Can a machine accurately predict how adults articulate words?

Funding Round: 2 2014-2016

Research Questions: Can a machine accurately predict how adults articulate words? Can machine feedback help adults learn how to correctly pronounce sounds in a novel language?

Interdisciplinary Approach: This project bridges a new computational theory of language acquisition with automatic speech recognition system techniques to develop a new “multi-view” computer model that can assist humans in language learning.  

Potential Implications of Research: This research will provide a solid foundation for (a) exploring the best parameters for computer-assisted rehabilitation for disorders of articulation (e.g., apraxia of speech), and (b) investigating considerably cheaper and more effective data-driven approaches to automated speech-recognition.

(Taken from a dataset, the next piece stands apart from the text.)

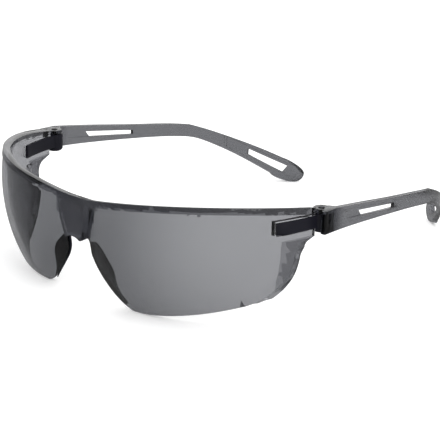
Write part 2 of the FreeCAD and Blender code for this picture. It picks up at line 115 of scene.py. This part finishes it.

Project Description: Human babies learn to produce speech by mimicking the sounds that they hear. To say “banana”, for example, a baby must break down the word into a string of sounds - buh-nan-uh - and recreate the sounds by expelling air through the correct series of mouth, tongue, and lip movements (“articulatory patterns”). In effect, language acquisition relies on humans’ ability to map

information from a sound system to a motor system. This process seems to be effortless for babies and, for the most part unsupervised, suggesting that there must be a powerful cognitive mechanism that guides the mapping of information across the two systems. Yet this is no a simple feat. Each system processes a multitude of information. Not only should the cognitive mechanism achieve a reasonable partitioning of information within each system (e.g., distinguish the sound “buh” from “duh”), but it should also find correlations across the two systems (e.g., “buh” corresponds to a specific articulatory pattern). To date, machine-learning models have been unable to capture the complexity of this mechanism; however, recent breakthroughs in “multi-view” modeling techniques may provide new ways for machines to synthesize vast amounts of information from different systems. Combining theories of language acquisition from cognitive psychology and new machine learning approaches from computer science, our project will develop the first “multi-view” machine model designed to assist human language learning. 

Our project follows two sets of aims.  Aim 1 is to develop the multi-view machine model and evaluate its suitability for training new articulatory patterns in human subjects. We will develop a machine learning algorithm that maps speech to corresponding articulatory patterns. We will then test how well the machine can predict the correct articulation pattern upon hearing a person speak a particular sound or word in his/her native language. Next, we will test how well the machine can train human subjects to correctly produce sounds in a novel language. The machine will evaluate each subject’s pronunciation of a novel sound and articulatory pattern and provide feedback.  Aim 2 seeks to enhance the multi-view machine model in three ways: (1) develop deep neural networks that synthesize multiple layers of information, (2) develop dynamic feature learning techniques capable of tracking critical articulation elements, and (3) develop visualization tools that provide individualized articulatory feedback to learners (see figure).